Most cryptocurrencies are clearly a flash in the pan, riding the wave of hype and zeal. However, a digital currency with a finite quantity, like bitcoin, is potentially a better store of value than a fiat currency increasing in quantity 26% YOY. Make no mistake; central bankers and policymakers alike are running scared and keeping a watchful eye on the crypto market. Heightened government scrutiny increases the risk of unfavorable legislation, including taxation, regulation, and criminalization.
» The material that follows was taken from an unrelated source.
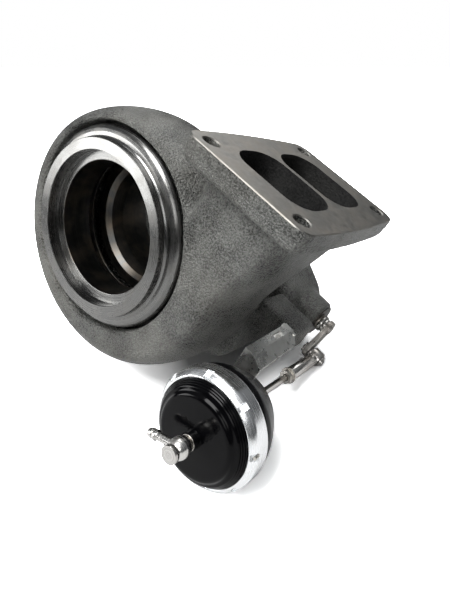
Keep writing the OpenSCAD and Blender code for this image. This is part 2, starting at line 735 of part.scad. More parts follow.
module top_cap() color(black) difference() {
  can_turned([
    [0, cap_front - neck_len], [cap_neck_r, cap_front - neck_len], [cap_neck_r, cap_front],
    [can_tail_r - 3, cap_front],
    [can_tail_r - 1.2, cap_front + 0.7], [can_tail_r + 0.2, cap_front + 2.6],
    [cap_r - 3.4, cap_front + 3.4], [cap_r, cap_front + 7.4],
    [cap_r, rim_front], [rim_r, rim_front],
    [rim_r, seam_y - 0.5 * rubber_t], [cap_r - can_wall, seam_y - 0.5 * rubber_t],
    [cap_r - can_wall, cap_front + 8.5], [can_tail_r - 3, cap_front + 5],
    [can_tail_r - 6, cap_front + can_wall],
    [0, cap_front + can_wall]
  ]);
  for (k = [0:2]) let (y = cap_front + 4 + groove_step * k, r = cap_r - 3.8 + 1.02 * k) can_turned([
    [r, y], [cap_r + 2, y], [cap_r + 2, y + groove_t], [r, y + groove_t]
  ]);
  rod_y(act_x, act_z, cap_front - neck_len - 1, cap_front + can_wall + 1, 0.5 * banjo_stem_d);
}

// Banjo fitting: a round headed bolt, a ball body with a barb, and sealing washers
module banjo_bolt() color(steel) {
  rod_y(act_x, act_z, banjo_front - washer_h, cap_front + can_wall, 0.5 * banjo_stem_d);
  rod_y(act_x, act_z, banjo_front - washer_h - banjo_head_t, banjo_front - washer_h, 0.5 * banjo_head_d);
}
module banjo_fitting() color(steel) difference() {
  union() {
    translate([act_x, banjo_y, act_z]) along_y() rotate_extrude() intersection() {
      circle(r = banjo_r, $fn = 96);
      translate([0, banjo_front - banjo_y]) square([banjo_r + 1, banjo_back - banjo_front]);
    }
    translate([act_x, banjo_y, act_z]) rotate([0, -90 - barb_dip, 0]) union() {
      cylinder(h = barb_len - barb_rib_w - barb_tip + 0.8, r = barb_r);
      translate([0, 0, barb_len - barb_rib_w - 4]) cylinder(h = barb_rib_w, r = barb_rib_r);
      translate([0, 0, barb_len - barb_tip]) cylinder(h = barb_tip, r1 = barb_r + 0.6, r2 = barb_r + 0.1);
    }
  }
  rod_y(act_x, act_z, banjo_front - 2, banjo_back + 2, 0.5 * banjo_stem_d + run_gap);
  translate([act_x, banjo_y, act_z]) rotate([0, -90 - barb_dip, 0])
    cylinder(h = barb_len + 2, r = barb_bore_r);
}
module banjo_washers() color(steel) {
  tube_y(act_x, act_z, banjo_front - washer_h, banjo_front - 0.1, washer_r, 0.5 * banjo_stem_d);
  tube_y(act_x, act_z, banjo_back + 0.1, banjo_back + washer_h, washer_r, 0.5 * banjo_stem_d);
}

// Folded strip that leans inwards towards the rear, with its rear corner cut off
function arm_ring(y, toe) = [for (p = arm_section) [p[0] - toe, y, p[1]]];
module arm() difference() {
  skin([arm_ring(arm_end_y, arm_toe), arm_ring(can_back, 0)]);
  translate([0, 0, arm_z - 20]) linear_extrude(height = 30) polygon([
    [arm_bend_x, arm_end_y + 1], [arm_bend_x, arm_end_y - 0.6],
    [arm_x1, arm_end_y - arm_cut], [arm_x1, arm_end_y + 1]
  ]);
}
// Bent sheet: a plate behind the can, an arm back to the casting and a tab turned down at its end
module bracket() color(steel) difference() {
  union() {
    slab_y(can_back, plate_back) union() {
      translate([act_x, act_z]) circle(r = plate_r, $fn = 96);
      polygon([
        [arm_x0, act_z], [arm_x1, act_z], [arm_x1, arm_z - arm_slope], [arm_bend_x, arm_z], [arm_x0, arm_z]
      ]);
    }
    arm();
    translate([tab_x0, arm_end_y - sheet_t, arm_z - tab_drop]) cube([tab_x1 - tab_x0, sheet_t, tab_drop - 1]);
  }
  rod_y(act_x, act_z, can_back - 1, plate_back + 1, guide_r);
  for (a = [0, 180]) rotate_about_act(a)
    rod_y(act_x + stud_r, act_z, can_back - 1, plate_back + 1, 0.5 * stud_d);
  translate([arm_x0 + 0.4, arm_end_y - arm_hole_y, arm_z - sheet_t - 1])
    cube([arm_hole_w, arm_hole_len, sheet_t + 2]);
  for (z = bracket_bolt_z) rod_y(bolt_x_tab, z, arm_end_y - sheet_t - 1, arm_end_y + 1, bolt_r);
}

module bracket_washers() color(steel)
  for (z = bracket_bolt_z)
    tube_y(bolt_x_tab, z, bolt_head_y, arm_end_y - sheet_t, bolt_washer_r, bolt_r);
module bracket_bolts() color(steel)
  for (z = bracket_bolt_z) {
    rod_y(bolt_x_tab, z, bolt_head_y - 1, arm_end_y + bolt_len, bolt_r);
    translate([bolt_x_tab, 0, z]) along_y(bolt_head_y - bolt_head_t)
      cylinder(h = bolt_head_t, r = bolt_head_across / sqrt(3), $fn = 6);
  }
module can_studs() color(steel)
  for (a = [0, 180]) rotate_about_act(a)
    rod_y(act_x + stud_r, act_z, can_back - can_wall, plate_back + stud_tail, 0.5 * stud_d);
module stud_nuts() color(steel)
  for (a = [0, 180]) rotate_about_act(a)
    hex_y(act_x + stud_r, act_z, plate_back, plate_back + stud_nut_t, stud_nut_across, 0.5 * stud_d);

turbine_housing();
wastegate_bush();
wastegate_shaft();
wastegate_valve();
valve_retainer();
thrust_washers();
lever();
lever_pin();
pin_clip();
rod_end();
adjuster_sleeve();
lock_nut();
actuator_rod();
piston();
piston_nut();
diaphragm();
outer_spring();
inner_spring();
lower_can();
rod_guide();
dust_seal();
clamp_collar();
collar_pin();
top_cap();
banjo_bolt();
banjo_fitting();
banjo_washers();
bracket();
bracket_bolts();
bracket_washers();
can_studs();
stud_nuts();
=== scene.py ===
import logging
import math
from dataclasses import dataclass
from enum import Enum, IntEnum

import bmesh
import bpy
import numpy as np
from mathutils import Matrix


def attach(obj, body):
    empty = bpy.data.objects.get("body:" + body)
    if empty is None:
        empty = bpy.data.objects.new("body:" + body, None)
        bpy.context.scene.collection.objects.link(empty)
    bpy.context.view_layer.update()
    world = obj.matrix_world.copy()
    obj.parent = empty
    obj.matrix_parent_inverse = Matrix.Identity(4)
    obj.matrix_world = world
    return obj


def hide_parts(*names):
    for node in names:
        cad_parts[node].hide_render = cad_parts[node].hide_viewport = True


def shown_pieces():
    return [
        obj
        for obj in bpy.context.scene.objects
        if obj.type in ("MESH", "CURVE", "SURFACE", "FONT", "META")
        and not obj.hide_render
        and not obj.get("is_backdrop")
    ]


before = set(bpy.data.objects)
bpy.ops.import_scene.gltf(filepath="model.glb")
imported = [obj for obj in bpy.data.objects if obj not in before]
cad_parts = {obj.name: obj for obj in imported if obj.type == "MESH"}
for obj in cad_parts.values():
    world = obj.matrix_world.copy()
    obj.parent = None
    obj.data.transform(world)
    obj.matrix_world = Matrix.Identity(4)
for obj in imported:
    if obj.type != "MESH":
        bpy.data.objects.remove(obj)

logging.basicConfig(level=logging.INFO, format="%(message)s")
LOG = logging.getLogger("housing")
Object, Material, World = bpy.types.Object, bpy.types.Material, bpy.types.World
Node, Socket = bpy.types.Node, bpy.types.NodeSocket
Points = np.ndarray
Triple = tuple[float, float, float]

# A millimetre, and the distance at which points merge, in metres
MM = 0.001
MERGE = 2e-6
# Least length that is divided by
TINY = 1e-9
# Edges of blanks and of finished pieces that are bent more than this many degrees stay sharp
BLANK_EDGE = 32.0
EDGE = 34.0
# Edges of kept nodes that are bent more than this many degrees are broken
BEND = 40.0


class Body(Enum):
    """The CAD bodies that new pieces ride on."""

    ROOT = "root"
    BANJO = "banjo"


class Slot(Enum):
    """The material slots."""

    IRON = "cast_iron"
    DARK_STEEL = "dark_steel"
    STAINLESS = "stainless"
    PLATED = "plated_steel"
    ALUMINIUM = "polished_aluminium"
    BLACK = "black_anodised"
    RUBBER = "black_rubber"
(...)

Besides the inherent difficulty in taxing a monetary system designed to facilitate direct/peer-to-peer transactions, (no intermediary reporting mechanism/1099s), a decentralized, private sector currency scheme reduces government’s power/control and transfers it to the individual. Historically, Uncle Sam gets money two ways; tax it or borrow it. But now, according to Modern Monetary Theory, he can also print it. Hence, the government is unlikely to look favorably upon a digital currency that can compete with the dollar and thus limit America’s ability to pay for multi-trillion-dollar spending programs by simply cranking up the Fed’s printing press.
For the time being, the USD isn’t going anywhere and will remain the world’s reserve currency for the foreseeable future. However, to dismiss cryptocurrency as a passing fad would be mistake. While the future of cryptocurrency isn’t fully known at the present, this tale has just begun.